Thursday, December 21, 2017

Imaging Galaxies with the ATEO

Over the past few months we have been putting the Astronomical Telescope for Educational Outreach (ATEO) through its paces to help us identify areas for improvement and to understand how far we can "push the envelope" on this system. Typically this entails measuring the performance on key areas like camera cooling, tracking and guiding, focusing accuracy, not to mention monitoring how our tiny little Raspberry Pi (which controls the whole thing!) performs...

NGC 1398 - Isolated barred spiral galaxy located in the constellation of Fornax. Image by Muir Evenden.
NGC 1398 - Isolated barred spiral galaxy located in the 
 constellation of Fornax. Image by Muir Evenden.

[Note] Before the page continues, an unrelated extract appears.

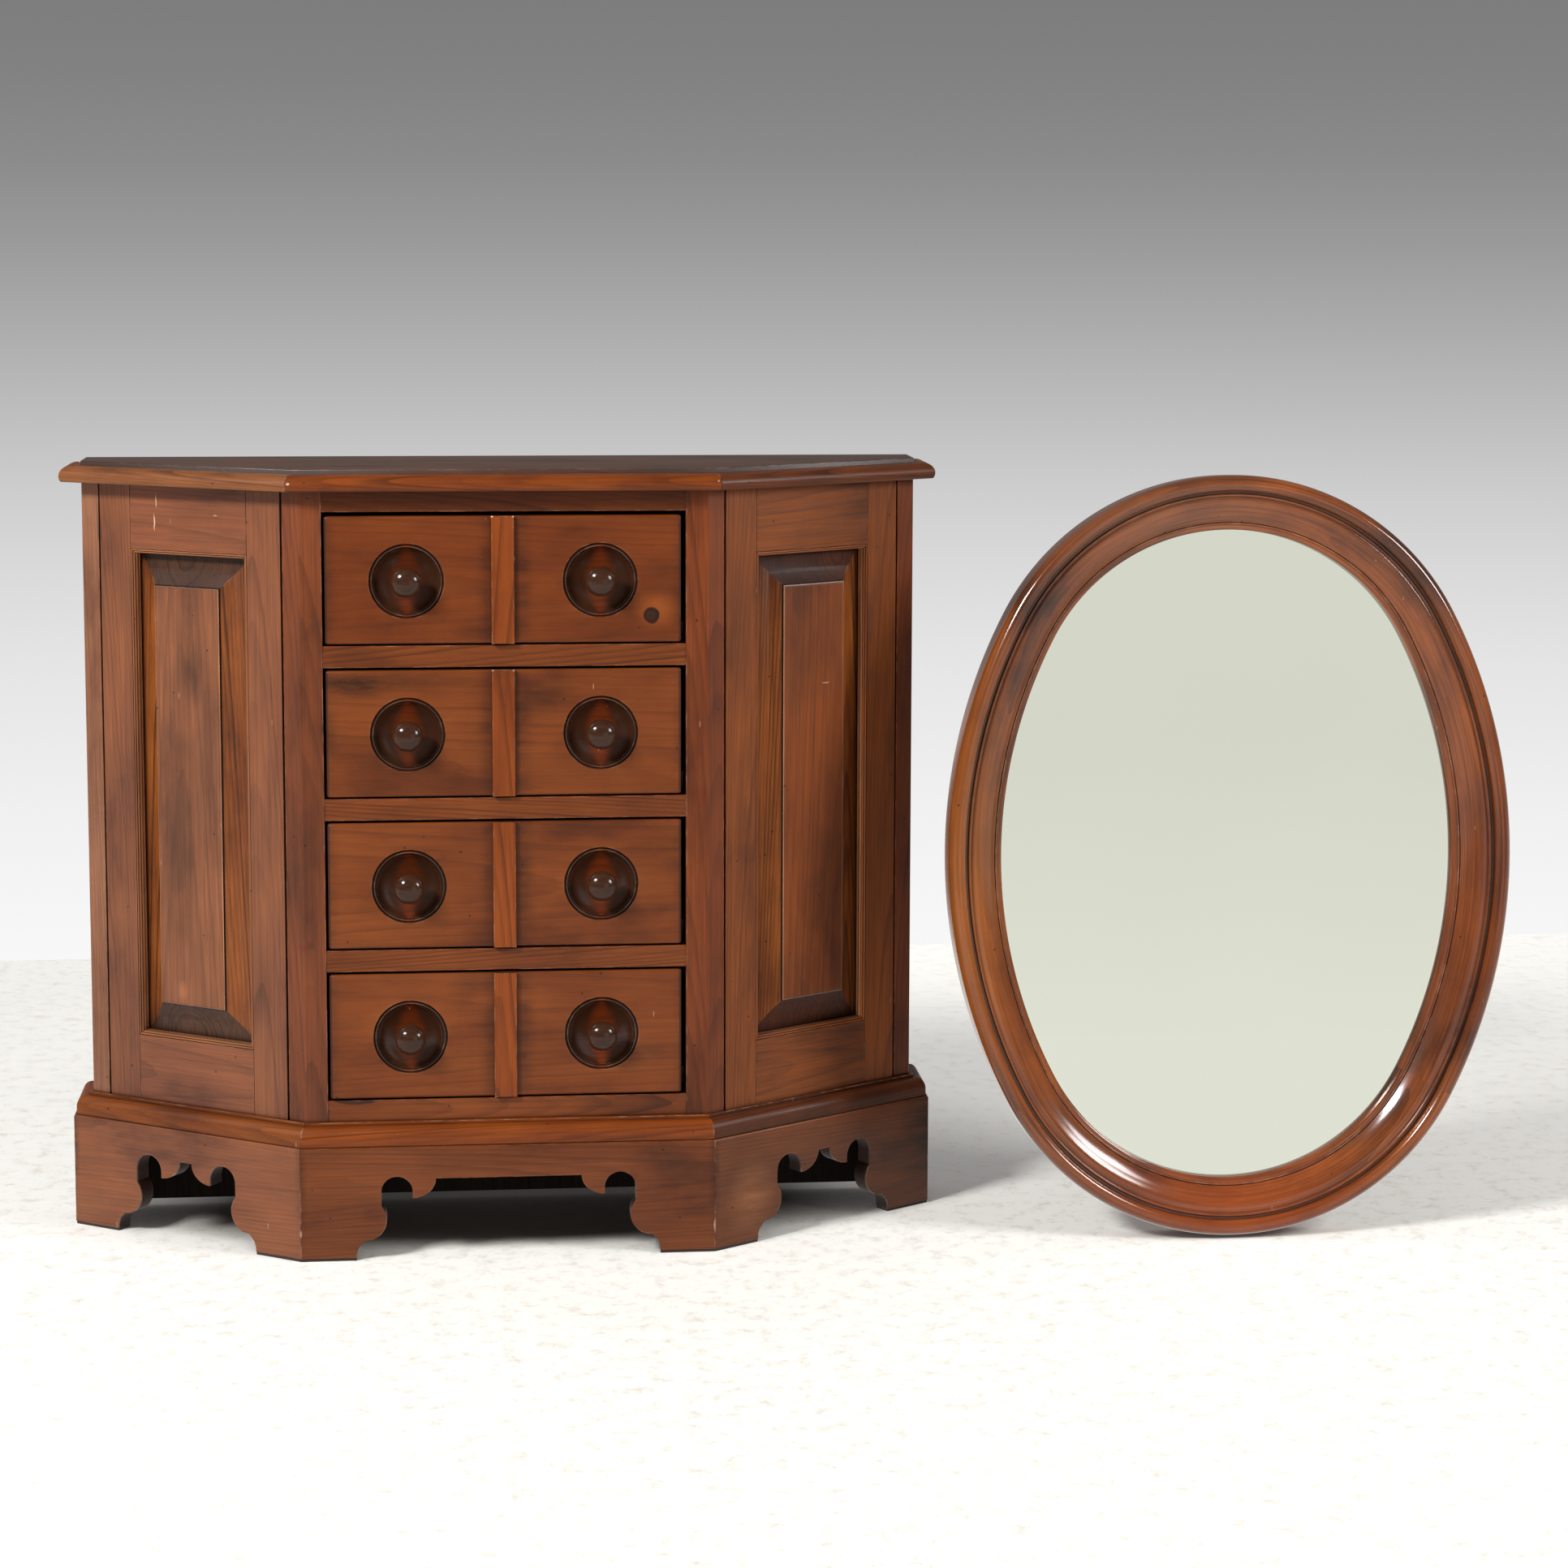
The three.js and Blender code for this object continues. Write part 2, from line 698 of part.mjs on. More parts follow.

The real fun part comes, however, when the results from our testing gives us little surprises and reconfirms just how good an imaging platform the ATEO telescope really is. A case in point occurred about a week ago as we were testing the cooling capabilities of the FLI camera; after we got the camera down to -46° Celsius we decided to image a number of galaxies that were relatively low in the sky (< 30° above the horizon) for one single 15 minute exposure each... The only image reduction done was applying darks. As the few sample images from that session shown below attest to, we got some quite stunning images; aside from some slight guiding errors and potentially some focus improvements, we were quite pleased!

NGC 1232 - Intermediate spiral galaxy in the constellation Eridanus. Image by Muir Evenden.
NGC 1232 - Intermediate spiral galaxy in the
 constellation Eridanus. Image by Muir Evenden.

The wide field of this scope has also proven to be a real treat as well - it is fun to identify all the additional galaxies and other objects that appear in addition to our primary target. Who thought testing would be so much fun?